Après sept ans à travailler comme opérateur de machinerie lourde, Kevin a de nouveau été forcé de se retirer du marché du travail. La SAAQ l'a ensuite indemnisé pendant six mois, basé sur son vrai métier, avant de retourner à une indemnisation basée sur le salaire d'un assembleur de matériel électronique. Aujourd'hui, Kevin gagne toujours près du salaire minimum.
En 2023, le pied de Kevin a complètement lâché. « Je suis arrivé à la maison, et je n’étais plus capable de marcher ni de me lever. C'était fini. Ma femme m'a dit qu'on pouvait aller rencontrer un chirurgien. Je suis allé me faire opérer et la chirurgie l'a bien réparée, finalement. » Malgré tout, son pied reste fragile. Ça aura pris plus de dix ans pour qu'un chirurgien accepte d'effectuer l'opération.
Kevin fait partie d'un nombre trop important de personnes qui ont été mises de côté par les procédures de la SAAQ. En effet, suite à plusieurs déficits au tournant des années 2000, la société d'État avait entamé un vaste projet de réforme pour réduire les coûts, s'appuyant entre autres sur l'idée de ramener plus vite les gens sur le marché du travail. De plus, elle vise ouvertement vers un modèle plus proche des assurances privées.
Pour Kevin, la réponse à cet enfer bureaucratique ne repose pas uniquement sur l’argent, mais sur l’humanité et la solidarité:
« On s'est tous séparés, mais il faudrait s'unir et se tenir en tant que peuple. Pas juste des Québécois, mais des Canadiens, des Américains, du monde entier. [...] L'argent, on en a besoin simplement pour vivre, mais pour vivre, il faut être unis, et pour être unis, il faut s'aimer. »

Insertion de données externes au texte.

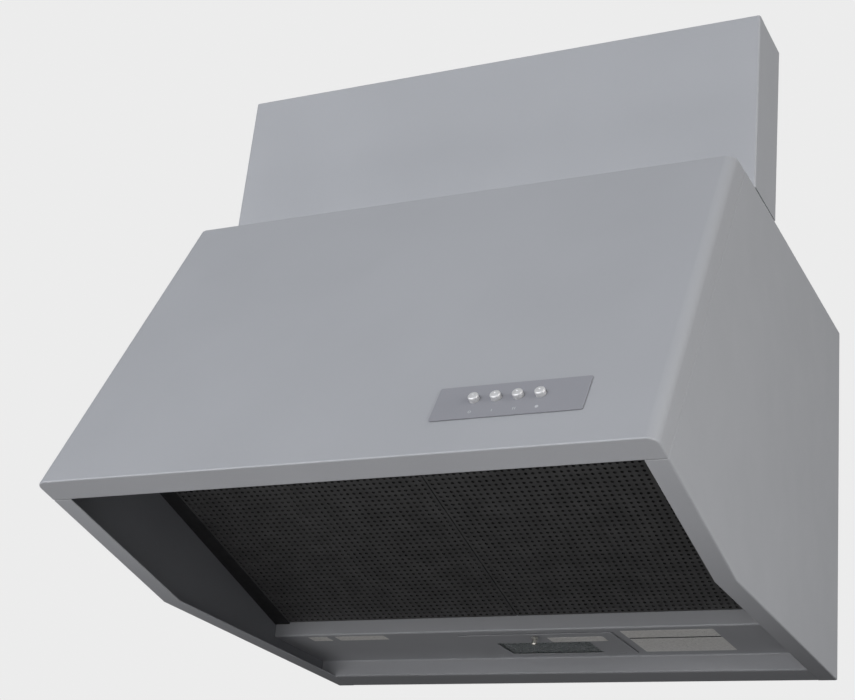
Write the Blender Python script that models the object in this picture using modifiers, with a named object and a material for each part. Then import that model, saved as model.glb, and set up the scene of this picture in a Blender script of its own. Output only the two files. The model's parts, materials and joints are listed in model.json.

L'AARVS et ses membres sont déterminés à continuer leur lutte tant que la SAAQ et le gouvernement ne reconnaîtront pas leurs droits fondamentaux. Ceux-ci sont toujours 24h sur 24 devant les bureaux de l'institution à Québec, et tiennent bon malgré les menaces des administrateurs.
Un manifestants a reçu une mise en demeure lui demandant de retirer ses pancartes et d'arrêter d'entraver le travail des employés.